Evaluation of Buckling Performance of Fibre Metal Rectangular Plates: Experimental and Numerical Investigation

Abstract

Carbon reinforced aluminium laminate (CARAL) is a fibre metal laminate which consists of layers of carbon fibre and thin layers of aluminium. Buckling strength of CARAL under various support conditions is studied in this paper. Since CARAL is composed of fibre and metal, the pattern of failure of the laminate under compressive loads is truly imperative. The compressive buckling strength depends on geometrical parameters like length and width of the specimen and the sequence in which the layers are stacked. It also depends on the boundary condition. In this study, the critical buckling load is determined by varying the parameters such as aspect ratio (length/width), stacking sequence and boundary condition.

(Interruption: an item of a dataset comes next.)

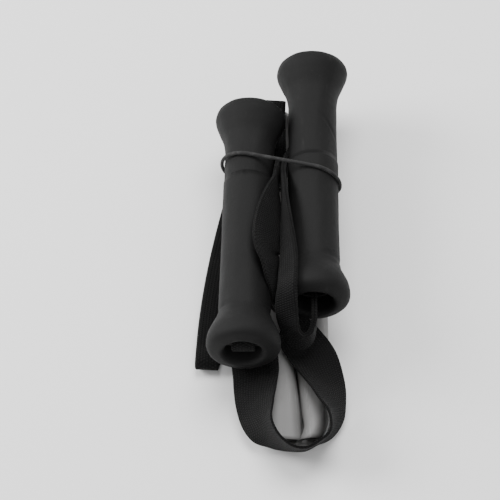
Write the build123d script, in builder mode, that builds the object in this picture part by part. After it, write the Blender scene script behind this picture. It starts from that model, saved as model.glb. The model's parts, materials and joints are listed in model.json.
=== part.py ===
"""Sock aid, tied up for storage: a rolled plastic gutter, two webbing pull straps and two foam handles.

Frame: millimetres, +Z up, +Y away from the front, +X to the right.
Origin: the centre of the flat underside of the rolled gutter, which lies on the table.
"""

import os
from math import cos, radians, sin

from build123d import *

# ---- driving dimensions -------------------------------------------------------------------------
# gutter: one plastic sheet, rolled in from both long edges
gutter_length = 204.0
sheet_thickness = 1.2
roll_height = 14.0  # outside height of each roll
roll_flat = 12.5  # flat base on each side of the middle
roll_turn_gap = 1.4  # room between two turns of a roll
valley_gap = 0.6  # room between the two rolls at the middle

# webbing
webbing_width = 25.4
webbing_thickness = 1.5
strap_layer = 1.6  # from a handle's axis to the middle of either layer of the strap in it

# handles
handle_length = 153.6
flare_radius = 19.5
grip_radius = 13.75
flare_at = 6.2  # the widest circle, measured from each mouth
flare_length = 19.0  # from the widest circle back to the plain grip
mouth_round = 2.0
tube_radius = 10.0  # outside of the core tube
tube_wall = 1.5
tube_clearance = 0.05  # radial room between the core tube and the foam
tube_setback = 10.3  # from each mouth to the end of the core tube
axis_height = 38.2
left_mouth = (-26.15, -70.7, axis_height)  # the end that the pin is at
left_direction = (0.0269, 1.0, 0.0)
right_mouth = (11.6, 113.8, axis_height)  # the end that the pin is at
right_direction = (0.0, -1.0, 0.0)

# retaining pins
pin_radius = 2.5
pin_inset = 0.7  # from each end of the pin to the outside of the core tube
pin_chamfer = 0.4
pin_gap = 0.1  # from the pin to the end of the core tube

# rivets that hold the straps to the gutter
rivet_radius = 2.0
rivet_clearance = 0.05
rivet_head_radius = 4.5
rivet_head_height = 1.1
rivet_from_end = 13.5  # from the strap's end
washer_radius = 3.2
washer_thickness = 0.8

# bar tacks, the sewn blocks that close the strap's loop round the pin
tack_length = 3.0
tack_height = 0.4
tack_inset = 1.0  # from each edge of the folded strap
tack_lift = 0.12  # from the strap's face
tack_spacing = 9.0
tack_first = 18.0  # from the pin to the first bar tack

# elastic tie
tie_radius = 1.0
tie_clearance = 0.35
tie_from_mouth = 40.3  # midway between the handles, from the left handle's far mouth
tie_slant = 12.5  # degrees that the tie slants across the handles
crimp_radius = 2.0
crimp_length = 7.0
crimp_clearance = 0.02
crimp_offset = -10.0  # from midway, along the tie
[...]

Two different boundary conditions are considered, simply supported and fixed support condition. Numerical simulation analysis shows a maximum deviation of 16.72% from experimental results. The different failure modes executed by the laminate under compressive loading are also determined. The critical buckling load of CARAL constrained on all sides is evaluated numerically for different boundary conditions. Buckling load, in this case, takes maximum value when CARAL is clamped on all sides whereas it takes minimum value when the plate is simply supported on three sides keeping the fourth side fixed.